These considerations lead me directly to the conclusion that the Kanawha-Hocking-Central relationship now attacked produced (inherently) for the Kanawha district shippers less monopoly and more competition and better service than would have followed from either of the alternative arrangements which would naturally have resulted in 1910, if this one had not been made. The other would have been concededly lawful. I cannot find unlawful monopoly, resulting from inherent power to restrain competition, where that power is less than it would be in the lawful alternative situations.
8. If the intent unlawfully to monopolize or restrain may not be inferred merely from the existence of the power, where that power is of the limited extent and of the peculiar nature which have been described, is that intent otherwise proved by this record ?
The five trunk lines had been engaged in an unlawful combination and had been directed by the Ohio Supreme Court to dissolve such combination. It is their purported dissolution which is now under review. Where the only question is whether the defendants are in bad faith continuing a violation of the law after having pretended to quit, it seems to me reasoning in a circle to draw, from their former misconduct, any serious inference of their present bad faith.

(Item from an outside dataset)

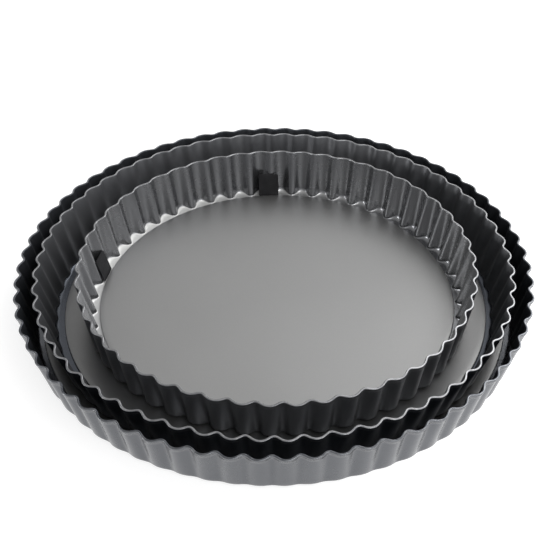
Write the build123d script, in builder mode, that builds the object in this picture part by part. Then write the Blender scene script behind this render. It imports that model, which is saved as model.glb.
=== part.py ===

If the Chesapeake & Ohio and the Lake Shore had purchased the Kanawha stock with no interest in the subject-matter, except to control its traffic for the Hocking and the Central, the question would lie different ; but that was not the sole interest of either purchaser. The Chesapeake & Ohio desired an outlet to Lake Erie for all of its own great *326traffic.15 For this purpose, it desired to buy the Hocking. This purpose and this desire were beyond criticism; but to reach Gallipolis, the nearest point on the Hocking, it must build across the Ohio river and over 30 miles of difficult country, and it must then, for its traffic, either practically rebuild the Hocking river division, 75 miles, to Logan, or build, new, 50 miles, to Athens, in order, one way. or the other,' to reach the modernized lines of the Hocking. Why should it be required to do this, paralleling the Kanawha, when it could buy such an interest in the Kanawha as secured to it the indefeasible right to use the Kanawha as this connecting link? What rule of public policy required it to build this new road instead of buying the existing road ?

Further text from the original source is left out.